You mean "rockers" and since you have a "spare" 1.7, you can just use those.
You can remove them without disassembling the engine.

In fact, you can put the 2.0L rockers on the 1.7 to keep it "whole".
Dtjaden
QUOTE(stugray @ Jan 18 2014, 10:13 AM) *

QUOTE
I will replace the lifters with those from a1.7L engine so that I can use 911 swivel foot adjusters.


You mean "rockers" and since you have a "spare" 1.7, you can just use those.
You can remove them without disassembling the engine.

In fact, you can put the 2.0L rockers on the 1.7 to keep it "whole".


Yes, good catch, I absolutely meant rockers. That will teach me not or re-read what I write. Actually, I picked up a set of 1.7 rockers off of evil bay for a very reasonable amount to make life easier.

Although I mentioned I was planning to utilize fuel injection on the rebuilt engine to increase drive ability, part of the reason for that was to eliminate the whoosh from the carbs. WAF improvement. The 2.0l engine included all of the FI parts except the fuel pump. At a later time I plan a MegaSquirt conversion for the FI and ignition - just for fun.
toadman
Very interesting. I will follow this thread closely.

By the way, does anyone know who I can contact to get a copy of the Type 4 engine rebuild video that has been mentioned in this thread? I've got to get me one of them. I understand that Jake Raby has gotten out of the parts business. Was this one of the things that has gone to LN Engineering? Thanks
Nozzle
QUOTE(toadman @ Jan 19 2014, 05:39 PM) *

Very interesting. I will follow this thread closely.
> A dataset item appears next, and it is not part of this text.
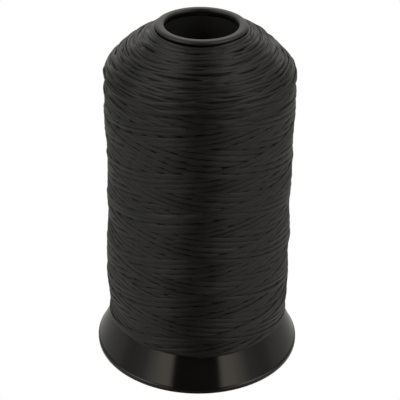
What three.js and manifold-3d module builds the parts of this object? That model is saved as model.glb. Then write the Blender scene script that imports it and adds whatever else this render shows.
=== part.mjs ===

By the way, does anyone know who I can contact to get a copy of the Type 4 engine rebuild video that has been mentioned in this thread? I've got to get me one of them. I understand that Jake Raby has gotten out of the parts business. Was this one of the things that has gone to LN Engineering? Thanks


The rebuild video is actually part of the 'Bug Me' video library and is about 10 years old now. Follow this link to get yours:

http://vwparts.aircooled.net/Bug-Me-Video-...build-vol-8.htm
toadman
Nozzle, thank you for this information. It is much appreciated.